■ The task: Below are some records. Reproduce them exactly from their first line through the line with "foot = GEL_THICKNESS + SWELL_SINK", inclusive.

Records from a collection:
━━━
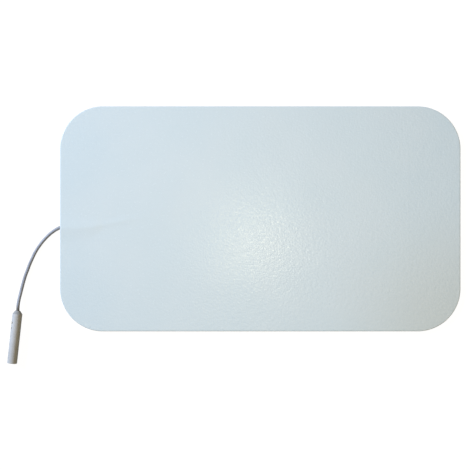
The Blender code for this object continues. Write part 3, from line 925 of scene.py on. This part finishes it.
def gel_groove_section(x):
    """The room in the gel under the lead, open at the top."""
    risen = ease((x - JACKET_END_X) / TROUGH_END_LENGTH)
    depth = (LEAD_SINK + TROUGH_EXTRA) * (1.0 - risen)
    base = FOAM_BOTTOM + LEAD_DIAMETER
    foot = GEL_THICKNESS + SWELL_SINK

    def floor(across):
        return -(depth + SWELL_SINK) * (1.0 - ease(across))

    return swelling(x, TROUGH_HALF_WIDTH, base, foot, floor)


def build_gel(material):
    """The gel, rounded at its wet edge, with the film's pocket and the lead's groove."""
    rim_top = FOAM_BOTTOM - BOND_GAP
    pocket = FILM_SETBACK - POCKET_CLEARANCE
    rings = []
    for degrees in stations(0, 90, GEL_EDGE_STEPS):
        angle = math.radians(degrees)
        setback = GEL_SETBACK - GEL_BULGE + GEL_EDGE_RADIUS * (1.0 - math.sin(angle))
        rings.append(rounded_outline(setback, GEL_EDGE_RADIUS * (1.0 - math.cos(angle))))
    rings.append(rounded_outline(GEL_SETBACK, rim_top))
    rings.append(rounded_outline(pocket, rim_top))
    rings.append(rounded_outline(pocket, GEL_THICKNESS))
    gel = add_object("gel_layer", lofted("gel_layer", rings, material, SMOOTH_ANGLE))
    groove_end = JACKET_END_X + TROUGH_END_LENGTH
    marks = [EDGE_X - FOAM_EDGE_RADIUS, *stations(EDGE_X, groove_end, TROUGH_STEPS)]
    cut(gel, lofted("gel_groove", [gel_groove_section(x) for x in marks], material))
    gel.data.set_sharp_from_angle(angle=SMOOTH_ANGLE)
    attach(gel, "root")
    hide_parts("hydrogel")
    return gel


def refinish(node, material):
    """A solid of the frame with a finer material."""
    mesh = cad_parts[node].data
    mesh.materials.clear()
    mesh.materials.append(material)


def build_pad():
    lead = build_lead(grey_jacket())
    sleeve = build_sleeve(light_grey_moulding())
    refinish("pin_socket", plated("nickel_plate", NICKEL_COLORS, roughness=(0.22, 0.34)))
    length = travelled(lead_route())[-1]
    build_foam(white_foam())
    build_gel(clear_gel())
    refinish("conductive_film", carbon_film())
    wire = plated("tinned_copper", TIN_COLORS, roughness=(0.25, 0.37))
    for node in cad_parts:
        if node.startswith("strand_"):
            refinish(node, wire)


bpy.context.scene.view_settings.view_transform = "Standard"
set_world()
light_scene(set_camera())
build_floor()
build_pad()
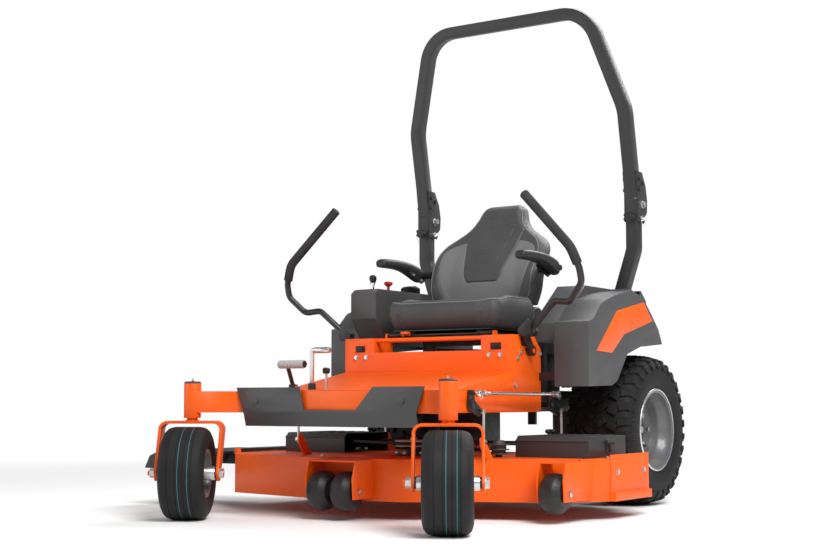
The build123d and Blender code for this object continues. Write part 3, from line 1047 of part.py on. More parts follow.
with BuildPart() as lift_rods:
    rod_z = LIFT_SHAFT_Z + CRANK_ROD_RISE
    for side in (-1, 1):
        rod((side * LIFT_ROD_X, FRONT_SHAFT_Y, rod_z), (side * LIFT_ROD_X, REAR_SHAFT_Y, rod_z), LIFT_ROD_R)
        eye_x = (side * (LIFT_ROD_X - 7), side * (LIFT_ROD_X + 7))
        for shaft_y in (FRONT_SHAFT_Y, REAR_SHAFT_Y):
            rod((eye_x[0], shaft_y, rod_z), (eye_x[1], shaft_y, rod_z), 12)
        for shaft_y in (FRONT_SHAFT_Y, REAR_SHAFT_Y):
            rod((eye_x[0], shaft_y, rod_z), (eye_x[1], shaft_y, rod_z), CRANK_PIN_R + PIN_GAP,
                mode=Mode.SUBTRACT)
save(lift_rods, "lift_rods")

# ================================================================ small hardware on the frame
with BuildPart() as frame_hardware:
    for side in (-1, 1):
        cap = (side * CASTER_PIVOT_X, CASTER_PIVOT_Y)
        rod((*cap, HOUSING_TOP_Z), (*cap, HOUSING_TOP_Z + 6), HOUSING_R - 2)
        block(sorted((side * (LATCH_X[0] + 0.3), side * (LATCH_X[1] - 0.3))),
              (TOWER_FRONT_Y - 4, TOWER_FRONT_Y + 12),
              (614.3, 639.7))
        for bolt_x, bolt_z in ((282, 594), (330, 594)):
            hex_head((side * bolt_x, TOWER_FRONT_Y, bolt_z), (0, -1, 0), 13, 6)
        for bolt_y, bolt_z in ((-741, 604), (-762, 582), (-590, 602), (-784, 480)):
            hex_head((side * RAIL_OUT_X, bolt_y, bolt_z), (side, 0, 0), 13, 6)
        front_wall_y = FENDER_FRONT_Y + FENDER_WALL
        block(sorted((side * RAIL_OUT_X, side * 500)), (front_wall_y, front_wall_y + 10), (500, 530))
        knob_y = ROPS_POST_Y - post_half
        rod((side * ROPS_X, knob_y - 20, ROPS_PIN_Z), (side * ROPS_X, knob_y, ROPS_PIN_Z), 6)
        rod((side * ROPS_X, knob_y - 40, ROPS_PIN_Z), (side * ROPS_X, knob_y - 20, ROPS_PIN_Z), 22)
    rod((-175, -1200, floor_z), (-175, -1200, 522), 5)
    rod((-175, -1200, 522), (-175, -1200, 544), 14)
    for ear_x in (PEDAL_X - 12, PEDAL_X + 6):
        block((ear_x, ear_x + 6), (PEDAL_Y - 12, PEDAL_Y + 12), (floor_z, PEDAL_Z + 8))
    rod((PEDAL_X - 12, PEDAL_Y, PEDAL_Z), (PEDAL_X + 12, PEDAL_Y, PEDAL_Z), 5)
    turned([(0, 8 + PIN_GAP), (0, 15), (24, 13), (24, 8 + PIN_GAP)], (HEIGHT_X, HEIGHT_Y, floor_z), (0, 0, 1))
save((frame_hardware, rops_pivot_bolts), "frame_hardware")
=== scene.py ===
"""Looks of the zero turn mower: finishes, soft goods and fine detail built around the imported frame.

Points are written in the machine frame, in metres: X to the operator's left, Y to the rear, Z up, with the
rear axle over Y = 0 and the ground at Z = 0. The function at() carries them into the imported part's frame.
"""

import json
import logging
from collections.abc import Callable, Iterable, Iterator, Sequence
from dataclasses import dataclass, field
from enum import Enum
from math import cos, exp, hypot, pi, radians, sin, tau

import bmesh
import bpy
from mathutils import Matrix, Vector, noise


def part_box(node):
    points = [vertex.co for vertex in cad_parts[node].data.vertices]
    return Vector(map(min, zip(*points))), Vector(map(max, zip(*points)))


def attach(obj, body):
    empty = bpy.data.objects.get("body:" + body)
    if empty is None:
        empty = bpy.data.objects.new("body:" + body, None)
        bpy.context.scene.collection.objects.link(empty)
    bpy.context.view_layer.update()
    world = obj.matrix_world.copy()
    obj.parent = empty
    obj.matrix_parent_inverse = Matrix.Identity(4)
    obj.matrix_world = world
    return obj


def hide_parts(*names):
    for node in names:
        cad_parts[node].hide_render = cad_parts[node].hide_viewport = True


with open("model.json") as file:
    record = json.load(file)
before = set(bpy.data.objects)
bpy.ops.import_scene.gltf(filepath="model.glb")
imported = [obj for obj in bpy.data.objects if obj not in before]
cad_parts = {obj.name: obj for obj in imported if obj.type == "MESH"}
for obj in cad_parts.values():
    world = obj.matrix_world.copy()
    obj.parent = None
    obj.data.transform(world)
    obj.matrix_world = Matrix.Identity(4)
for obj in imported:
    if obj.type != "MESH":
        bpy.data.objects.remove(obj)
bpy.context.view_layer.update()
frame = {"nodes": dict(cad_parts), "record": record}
LOG = logging.getLogger("mower")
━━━
■ Result of this exercise:
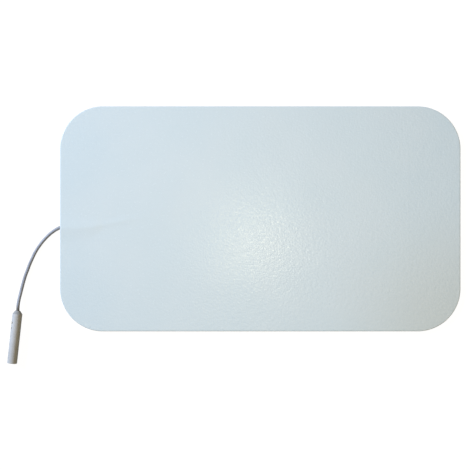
The Blender code for this object continues. Write part 3, from line 925 of scene.py on. This part finishes it.
def gel_groove_section(x):
    """The room in the gel under the lead, open at the top."""
    risen = ease((x - JACKET_END_X) / TROUGH_END_LENGTH)
    depth = (LEAD_SINK + TROUGH_EXTRA) * (1.0 - risen)
    base = FOAM_BOTTOM + LEAD_DIAMETER
    foot = GEL_THICKNESS + SWELL_SINK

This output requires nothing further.